**The exercise**
Give back, unchanged, the line with "Write the OpenSCAD", the line with "draft = 0.056; // [0.04:0.004:0.06]", and every line between them, and no other line.

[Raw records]
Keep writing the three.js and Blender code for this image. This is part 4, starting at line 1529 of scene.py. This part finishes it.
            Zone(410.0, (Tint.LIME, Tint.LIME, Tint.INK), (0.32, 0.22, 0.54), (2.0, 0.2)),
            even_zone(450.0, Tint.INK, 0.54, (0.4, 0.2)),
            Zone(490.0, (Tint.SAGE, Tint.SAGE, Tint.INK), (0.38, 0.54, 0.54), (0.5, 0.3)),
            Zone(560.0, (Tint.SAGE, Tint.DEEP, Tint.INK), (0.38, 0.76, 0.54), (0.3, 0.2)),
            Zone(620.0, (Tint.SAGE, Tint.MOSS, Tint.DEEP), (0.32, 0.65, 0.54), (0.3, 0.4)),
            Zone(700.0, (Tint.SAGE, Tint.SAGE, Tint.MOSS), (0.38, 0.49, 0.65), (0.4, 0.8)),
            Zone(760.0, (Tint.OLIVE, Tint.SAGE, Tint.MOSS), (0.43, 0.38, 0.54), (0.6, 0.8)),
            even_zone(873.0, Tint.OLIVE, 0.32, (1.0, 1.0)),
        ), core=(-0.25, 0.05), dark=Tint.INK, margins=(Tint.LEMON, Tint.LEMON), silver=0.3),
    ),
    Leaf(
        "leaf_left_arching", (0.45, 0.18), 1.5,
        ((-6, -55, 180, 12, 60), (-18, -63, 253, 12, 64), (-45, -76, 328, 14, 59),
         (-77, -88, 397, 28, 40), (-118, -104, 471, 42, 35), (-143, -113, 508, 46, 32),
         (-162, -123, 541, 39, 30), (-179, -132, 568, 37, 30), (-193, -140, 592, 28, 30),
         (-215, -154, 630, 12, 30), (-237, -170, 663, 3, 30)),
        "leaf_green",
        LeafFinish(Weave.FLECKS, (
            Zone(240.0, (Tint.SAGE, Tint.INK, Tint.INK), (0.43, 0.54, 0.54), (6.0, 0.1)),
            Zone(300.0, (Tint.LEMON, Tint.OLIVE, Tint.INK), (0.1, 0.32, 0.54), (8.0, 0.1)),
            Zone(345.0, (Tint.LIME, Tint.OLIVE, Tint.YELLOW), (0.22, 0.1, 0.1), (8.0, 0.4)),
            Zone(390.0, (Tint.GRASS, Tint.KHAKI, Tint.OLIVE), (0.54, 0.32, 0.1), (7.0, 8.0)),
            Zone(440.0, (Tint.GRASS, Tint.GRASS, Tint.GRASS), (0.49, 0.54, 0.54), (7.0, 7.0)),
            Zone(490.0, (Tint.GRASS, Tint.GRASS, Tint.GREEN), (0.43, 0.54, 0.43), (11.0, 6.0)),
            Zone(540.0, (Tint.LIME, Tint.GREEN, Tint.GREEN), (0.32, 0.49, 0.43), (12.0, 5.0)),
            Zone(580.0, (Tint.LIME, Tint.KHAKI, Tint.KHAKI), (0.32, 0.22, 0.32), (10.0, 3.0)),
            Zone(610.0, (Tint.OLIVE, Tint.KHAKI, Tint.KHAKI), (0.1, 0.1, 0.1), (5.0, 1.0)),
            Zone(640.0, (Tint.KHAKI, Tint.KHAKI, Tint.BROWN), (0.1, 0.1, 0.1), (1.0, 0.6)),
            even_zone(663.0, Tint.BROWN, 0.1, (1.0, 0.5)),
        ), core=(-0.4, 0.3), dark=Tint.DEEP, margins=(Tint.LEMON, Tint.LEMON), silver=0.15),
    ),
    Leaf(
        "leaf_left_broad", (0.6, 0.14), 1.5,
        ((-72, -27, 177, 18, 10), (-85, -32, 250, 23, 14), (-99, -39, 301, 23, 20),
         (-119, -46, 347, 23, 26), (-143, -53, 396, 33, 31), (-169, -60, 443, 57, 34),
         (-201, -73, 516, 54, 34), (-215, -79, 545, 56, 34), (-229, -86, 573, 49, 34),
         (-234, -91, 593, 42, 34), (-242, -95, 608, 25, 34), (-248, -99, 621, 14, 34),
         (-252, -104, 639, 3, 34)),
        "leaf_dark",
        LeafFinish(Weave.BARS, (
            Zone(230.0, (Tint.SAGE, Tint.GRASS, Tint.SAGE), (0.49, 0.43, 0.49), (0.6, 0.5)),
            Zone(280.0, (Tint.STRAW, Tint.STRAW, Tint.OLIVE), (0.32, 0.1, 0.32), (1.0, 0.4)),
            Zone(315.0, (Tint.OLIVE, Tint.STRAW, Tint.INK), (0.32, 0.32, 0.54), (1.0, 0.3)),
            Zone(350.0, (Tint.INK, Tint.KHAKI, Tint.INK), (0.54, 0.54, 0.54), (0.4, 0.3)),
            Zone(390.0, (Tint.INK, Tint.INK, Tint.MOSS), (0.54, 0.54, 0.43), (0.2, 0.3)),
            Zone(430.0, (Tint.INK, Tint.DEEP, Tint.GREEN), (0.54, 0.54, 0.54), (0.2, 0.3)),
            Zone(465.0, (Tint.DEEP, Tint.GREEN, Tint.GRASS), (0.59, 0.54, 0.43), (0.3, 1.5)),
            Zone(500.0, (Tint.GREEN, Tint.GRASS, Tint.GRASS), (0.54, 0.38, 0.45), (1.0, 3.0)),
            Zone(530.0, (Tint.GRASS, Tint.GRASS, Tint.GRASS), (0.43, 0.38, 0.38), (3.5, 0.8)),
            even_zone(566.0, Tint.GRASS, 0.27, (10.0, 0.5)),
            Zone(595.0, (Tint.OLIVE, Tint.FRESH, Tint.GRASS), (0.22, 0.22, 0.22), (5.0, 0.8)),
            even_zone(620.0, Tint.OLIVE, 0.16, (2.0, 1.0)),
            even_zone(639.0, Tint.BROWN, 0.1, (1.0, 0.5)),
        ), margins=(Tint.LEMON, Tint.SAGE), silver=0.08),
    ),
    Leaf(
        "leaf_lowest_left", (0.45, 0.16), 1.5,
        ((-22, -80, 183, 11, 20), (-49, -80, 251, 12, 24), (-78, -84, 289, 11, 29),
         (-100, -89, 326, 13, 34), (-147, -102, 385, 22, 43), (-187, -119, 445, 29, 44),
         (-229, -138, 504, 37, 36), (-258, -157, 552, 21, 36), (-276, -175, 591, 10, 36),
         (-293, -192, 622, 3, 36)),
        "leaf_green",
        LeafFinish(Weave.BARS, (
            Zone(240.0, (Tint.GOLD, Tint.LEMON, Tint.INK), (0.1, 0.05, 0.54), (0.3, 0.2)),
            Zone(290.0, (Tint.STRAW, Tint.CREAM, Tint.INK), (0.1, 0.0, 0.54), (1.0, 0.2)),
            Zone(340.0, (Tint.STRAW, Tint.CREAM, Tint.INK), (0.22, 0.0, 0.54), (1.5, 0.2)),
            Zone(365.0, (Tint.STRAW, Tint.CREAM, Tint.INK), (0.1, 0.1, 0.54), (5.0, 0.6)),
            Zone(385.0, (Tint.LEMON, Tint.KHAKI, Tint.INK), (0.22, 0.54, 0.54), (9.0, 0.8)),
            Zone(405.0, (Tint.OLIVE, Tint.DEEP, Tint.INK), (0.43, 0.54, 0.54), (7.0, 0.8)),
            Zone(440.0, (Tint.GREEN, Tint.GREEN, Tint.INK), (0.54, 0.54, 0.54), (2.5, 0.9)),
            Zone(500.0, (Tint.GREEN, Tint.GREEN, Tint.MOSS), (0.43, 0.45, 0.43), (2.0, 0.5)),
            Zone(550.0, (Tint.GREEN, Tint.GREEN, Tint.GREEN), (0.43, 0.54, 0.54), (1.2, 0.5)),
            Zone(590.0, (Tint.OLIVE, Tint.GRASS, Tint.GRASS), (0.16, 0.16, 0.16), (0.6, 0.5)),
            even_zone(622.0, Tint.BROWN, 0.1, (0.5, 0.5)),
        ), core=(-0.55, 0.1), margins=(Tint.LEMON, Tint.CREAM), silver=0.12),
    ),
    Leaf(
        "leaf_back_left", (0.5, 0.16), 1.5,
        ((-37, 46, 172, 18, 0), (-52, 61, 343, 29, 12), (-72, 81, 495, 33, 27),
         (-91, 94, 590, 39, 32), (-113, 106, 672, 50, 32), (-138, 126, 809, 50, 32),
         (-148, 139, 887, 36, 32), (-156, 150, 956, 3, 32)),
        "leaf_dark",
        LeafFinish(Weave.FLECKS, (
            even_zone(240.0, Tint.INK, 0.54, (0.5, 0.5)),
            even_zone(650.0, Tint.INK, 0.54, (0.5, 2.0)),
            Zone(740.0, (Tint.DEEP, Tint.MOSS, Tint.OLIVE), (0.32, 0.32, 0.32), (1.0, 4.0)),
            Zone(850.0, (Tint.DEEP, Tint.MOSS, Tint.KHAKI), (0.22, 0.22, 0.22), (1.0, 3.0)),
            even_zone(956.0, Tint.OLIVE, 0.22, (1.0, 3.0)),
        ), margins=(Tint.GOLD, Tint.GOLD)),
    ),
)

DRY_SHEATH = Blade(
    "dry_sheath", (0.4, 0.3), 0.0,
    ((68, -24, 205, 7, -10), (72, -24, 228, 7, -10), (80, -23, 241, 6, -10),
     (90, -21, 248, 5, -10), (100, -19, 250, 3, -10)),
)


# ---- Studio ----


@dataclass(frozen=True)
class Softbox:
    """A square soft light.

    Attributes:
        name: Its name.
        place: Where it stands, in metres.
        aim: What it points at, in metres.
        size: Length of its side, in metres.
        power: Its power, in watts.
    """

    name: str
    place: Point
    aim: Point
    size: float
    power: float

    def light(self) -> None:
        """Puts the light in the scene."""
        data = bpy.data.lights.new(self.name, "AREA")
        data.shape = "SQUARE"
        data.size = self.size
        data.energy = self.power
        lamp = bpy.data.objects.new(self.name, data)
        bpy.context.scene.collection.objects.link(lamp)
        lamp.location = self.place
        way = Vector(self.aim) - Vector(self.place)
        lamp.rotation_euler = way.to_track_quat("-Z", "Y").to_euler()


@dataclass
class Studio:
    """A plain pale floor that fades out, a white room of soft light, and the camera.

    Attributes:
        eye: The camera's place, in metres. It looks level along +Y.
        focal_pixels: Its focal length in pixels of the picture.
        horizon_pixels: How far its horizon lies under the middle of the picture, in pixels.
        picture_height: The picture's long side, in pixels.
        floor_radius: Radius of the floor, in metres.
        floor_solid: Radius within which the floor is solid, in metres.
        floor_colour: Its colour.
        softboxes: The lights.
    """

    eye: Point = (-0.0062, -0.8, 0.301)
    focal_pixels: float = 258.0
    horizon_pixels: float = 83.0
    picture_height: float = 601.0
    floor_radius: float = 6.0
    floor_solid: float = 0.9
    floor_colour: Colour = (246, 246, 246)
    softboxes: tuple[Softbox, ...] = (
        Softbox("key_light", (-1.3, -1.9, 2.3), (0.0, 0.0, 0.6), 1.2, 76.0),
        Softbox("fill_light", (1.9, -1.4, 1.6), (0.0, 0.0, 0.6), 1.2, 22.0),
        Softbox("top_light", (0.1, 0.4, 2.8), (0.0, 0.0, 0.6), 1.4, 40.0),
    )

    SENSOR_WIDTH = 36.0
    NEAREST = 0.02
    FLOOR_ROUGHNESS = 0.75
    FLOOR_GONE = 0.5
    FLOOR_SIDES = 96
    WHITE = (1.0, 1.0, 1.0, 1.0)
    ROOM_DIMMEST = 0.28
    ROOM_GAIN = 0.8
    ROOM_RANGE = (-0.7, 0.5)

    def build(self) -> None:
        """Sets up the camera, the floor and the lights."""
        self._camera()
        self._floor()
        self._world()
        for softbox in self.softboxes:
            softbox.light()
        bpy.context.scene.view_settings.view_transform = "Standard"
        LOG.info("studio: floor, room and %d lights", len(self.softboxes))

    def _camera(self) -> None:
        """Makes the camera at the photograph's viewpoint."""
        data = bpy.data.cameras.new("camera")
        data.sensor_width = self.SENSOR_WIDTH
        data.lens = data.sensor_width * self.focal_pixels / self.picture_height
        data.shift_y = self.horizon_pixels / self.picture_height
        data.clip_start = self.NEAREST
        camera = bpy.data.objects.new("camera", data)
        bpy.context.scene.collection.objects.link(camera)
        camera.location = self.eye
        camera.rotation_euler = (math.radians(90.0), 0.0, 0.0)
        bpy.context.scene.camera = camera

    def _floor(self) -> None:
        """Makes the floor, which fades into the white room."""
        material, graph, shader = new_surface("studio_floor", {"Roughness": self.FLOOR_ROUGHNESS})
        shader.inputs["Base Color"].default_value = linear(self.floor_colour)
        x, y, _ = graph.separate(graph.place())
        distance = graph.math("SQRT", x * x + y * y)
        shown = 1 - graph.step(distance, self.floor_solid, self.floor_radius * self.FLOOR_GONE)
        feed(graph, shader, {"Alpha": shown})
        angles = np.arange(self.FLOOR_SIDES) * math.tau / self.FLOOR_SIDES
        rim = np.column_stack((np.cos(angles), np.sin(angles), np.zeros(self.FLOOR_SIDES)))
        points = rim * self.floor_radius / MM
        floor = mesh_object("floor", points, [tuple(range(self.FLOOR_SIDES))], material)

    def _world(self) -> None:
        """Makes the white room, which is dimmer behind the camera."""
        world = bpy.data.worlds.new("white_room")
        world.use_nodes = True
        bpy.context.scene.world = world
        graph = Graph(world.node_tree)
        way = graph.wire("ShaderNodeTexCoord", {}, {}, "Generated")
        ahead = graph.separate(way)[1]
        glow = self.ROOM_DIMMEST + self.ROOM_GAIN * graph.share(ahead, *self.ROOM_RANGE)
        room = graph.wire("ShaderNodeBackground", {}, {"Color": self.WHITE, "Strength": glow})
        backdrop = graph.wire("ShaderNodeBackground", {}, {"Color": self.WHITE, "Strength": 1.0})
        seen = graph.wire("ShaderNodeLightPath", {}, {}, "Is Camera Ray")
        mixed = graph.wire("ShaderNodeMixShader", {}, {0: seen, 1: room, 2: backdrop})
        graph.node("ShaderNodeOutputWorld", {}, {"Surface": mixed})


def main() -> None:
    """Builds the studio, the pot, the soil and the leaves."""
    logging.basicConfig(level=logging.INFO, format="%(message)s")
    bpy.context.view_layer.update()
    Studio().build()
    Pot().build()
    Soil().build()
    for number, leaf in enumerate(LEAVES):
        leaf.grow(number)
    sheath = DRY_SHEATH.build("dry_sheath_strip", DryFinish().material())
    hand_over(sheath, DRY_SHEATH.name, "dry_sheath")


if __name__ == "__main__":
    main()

...

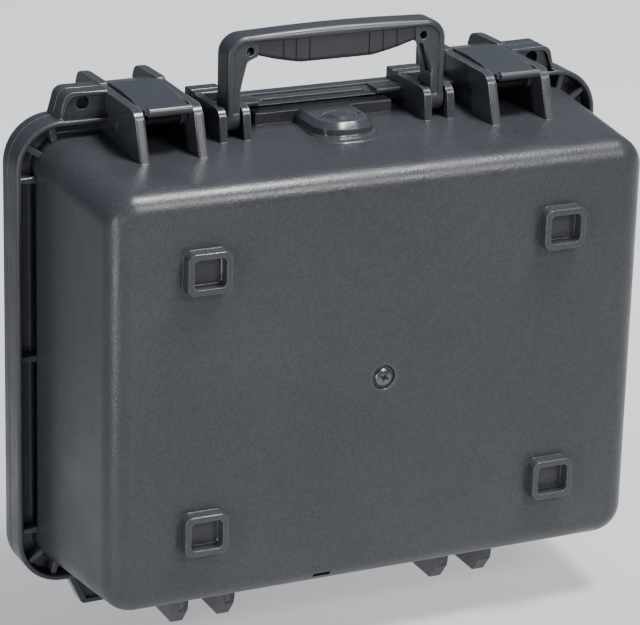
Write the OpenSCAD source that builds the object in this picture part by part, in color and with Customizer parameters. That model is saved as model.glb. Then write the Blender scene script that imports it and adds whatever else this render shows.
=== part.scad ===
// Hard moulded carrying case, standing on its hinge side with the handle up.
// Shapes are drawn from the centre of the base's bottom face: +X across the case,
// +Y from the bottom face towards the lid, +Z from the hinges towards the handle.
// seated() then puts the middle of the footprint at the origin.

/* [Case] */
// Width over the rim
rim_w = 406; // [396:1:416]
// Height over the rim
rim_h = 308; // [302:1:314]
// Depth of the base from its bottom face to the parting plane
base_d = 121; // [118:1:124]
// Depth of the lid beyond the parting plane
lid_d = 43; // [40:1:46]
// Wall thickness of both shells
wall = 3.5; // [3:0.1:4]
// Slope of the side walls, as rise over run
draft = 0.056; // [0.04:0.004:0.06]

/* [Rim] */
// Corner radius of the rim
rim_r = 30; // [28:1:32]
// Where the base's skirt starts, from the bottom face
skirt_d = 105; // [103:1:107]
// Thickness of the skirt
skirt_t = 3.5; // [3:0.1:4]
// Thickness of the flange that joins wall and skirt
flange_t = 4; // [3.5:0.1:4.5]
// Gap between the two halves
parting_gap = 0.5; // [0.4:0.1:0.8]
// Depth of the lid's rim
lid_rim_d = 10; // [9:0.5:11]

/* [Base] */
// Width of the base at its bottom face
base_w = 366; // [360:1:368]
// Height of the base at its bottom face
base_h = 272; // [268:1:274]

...

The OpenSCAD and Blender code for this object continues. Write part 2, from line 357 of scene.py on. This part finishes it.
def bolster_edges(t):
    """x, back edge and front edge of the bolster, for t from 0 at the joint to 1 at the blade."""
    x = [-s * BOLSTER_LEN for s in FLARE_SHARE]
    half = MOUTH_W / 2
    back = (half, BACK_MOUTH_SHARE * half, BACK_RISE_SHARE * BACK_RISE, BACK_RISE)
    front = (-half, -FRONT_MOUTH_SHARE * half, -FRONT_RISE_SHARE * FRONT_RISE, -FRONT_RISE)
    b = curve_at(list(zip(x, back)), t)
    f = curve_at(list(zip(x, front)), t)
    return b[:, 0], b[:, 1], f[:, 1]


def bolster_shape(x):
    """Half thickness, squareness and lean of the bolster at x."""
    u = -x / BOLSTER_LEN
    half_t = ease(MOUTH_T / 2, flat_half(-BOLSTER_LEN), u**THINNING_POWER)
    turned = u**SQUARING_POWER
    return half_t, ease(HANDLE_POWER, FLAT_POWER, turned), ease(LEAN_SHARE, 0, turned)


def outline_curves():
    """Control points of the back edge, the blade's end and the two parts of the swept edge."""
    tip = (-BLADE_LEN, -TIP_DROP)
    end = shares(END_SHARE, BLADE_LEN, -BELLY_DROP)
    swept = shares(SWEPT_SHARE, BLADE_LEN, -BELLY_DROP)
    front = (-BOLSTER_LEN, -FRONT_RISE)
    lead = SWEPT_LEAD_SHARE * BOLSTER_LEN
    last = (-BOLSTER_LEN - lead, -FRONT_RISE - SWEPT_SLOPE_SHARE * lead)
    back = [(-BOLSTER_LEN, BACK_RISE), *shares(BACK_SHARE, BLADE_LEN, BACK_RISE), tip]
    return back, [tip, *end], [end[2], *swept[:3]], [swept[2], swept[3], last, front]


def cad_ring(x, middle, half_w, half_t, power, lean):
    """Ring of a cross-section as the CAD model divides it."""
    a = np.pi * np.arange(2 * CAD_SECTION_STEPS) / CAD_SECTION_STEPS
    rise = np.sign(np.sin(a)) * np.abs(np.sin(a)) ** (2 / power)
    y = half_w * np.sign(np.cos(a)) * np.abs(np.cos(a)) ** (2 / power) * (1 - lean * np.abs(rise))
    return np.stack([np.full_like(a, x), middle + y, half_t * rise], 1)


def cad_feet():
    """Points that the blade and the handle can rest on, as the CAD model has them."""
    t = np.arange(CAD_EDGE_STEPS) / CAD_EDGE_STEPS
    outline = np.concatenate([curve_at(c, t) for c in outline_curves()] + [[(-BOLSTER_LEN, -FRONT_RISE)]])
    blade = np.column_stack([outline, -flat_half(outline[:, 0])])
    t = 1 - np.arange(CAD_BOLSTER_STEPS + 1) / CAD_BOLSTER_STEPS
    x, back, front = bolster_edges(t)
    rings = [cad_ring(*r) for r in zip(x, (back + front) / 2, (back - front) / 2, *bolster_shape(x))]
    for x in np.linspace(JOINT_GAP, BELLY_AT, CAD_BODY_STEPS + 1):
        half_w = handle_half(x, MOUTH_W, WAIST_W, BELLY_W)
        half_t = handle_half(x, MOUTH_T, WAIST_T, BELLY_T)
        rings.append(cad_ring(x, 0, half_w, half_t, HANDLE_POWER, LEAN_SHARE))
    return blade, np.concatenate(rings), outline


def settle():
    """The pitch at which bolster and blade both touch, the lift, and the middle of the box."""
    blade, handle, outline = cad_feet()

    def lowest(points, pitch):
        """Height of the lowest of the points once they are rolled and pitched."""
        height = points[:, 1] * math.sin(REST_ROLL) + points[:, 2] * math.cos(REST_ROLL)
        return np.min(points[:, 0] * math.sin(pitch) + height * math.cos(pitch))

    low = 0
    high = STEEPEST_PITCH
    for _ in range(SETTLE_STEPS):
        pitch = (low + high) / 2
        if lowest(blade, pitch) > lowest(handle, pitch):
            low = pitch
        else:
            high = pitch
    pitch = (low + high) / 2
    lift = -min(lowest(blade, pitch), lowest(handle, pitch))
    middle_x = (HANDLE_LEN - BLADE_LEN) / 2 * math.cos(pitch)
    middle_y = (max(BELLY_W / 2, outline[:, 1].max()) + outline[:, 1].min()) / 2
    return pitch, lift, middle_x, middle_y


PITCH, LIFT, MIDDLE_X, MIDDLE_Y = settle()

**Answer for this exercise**
Write the OpenSCAD source that builds the object in this picture part by part, in color and with Customizer parameters. That model is saved as model.glb. Then write the Blender scene script that imports it and adds whatever else this render shows.
=== part.scad ===
// Hard moulded carrying case, standing on its hinge side with the handle up.
// Shapes are drawn from the centre of the base's bottom face: +X across the case,
// +Y from the bottom face towards the lid, +Z from the hinges towards the handle.
// seated() then puts the middle of the footprint at the origin.

/* [Case] */
// Width over the rim
rim_w = 406; // [396:1:416]
// Height over the rim
rim_h = 308; // [302:1:314]
// Depth of the base from its bottom face to the parting plane
base_d = 121; // [118:1:124]
// Depth of the lid beyond the parting plane
lid_d = 43; // [40:1:46]
// Wall thickness of both shells
wall = 3.5; // [3:0.1:4]
// Slope of the side walls, as rise over run
draft = 0.056; // [0.04:0.004:0.06]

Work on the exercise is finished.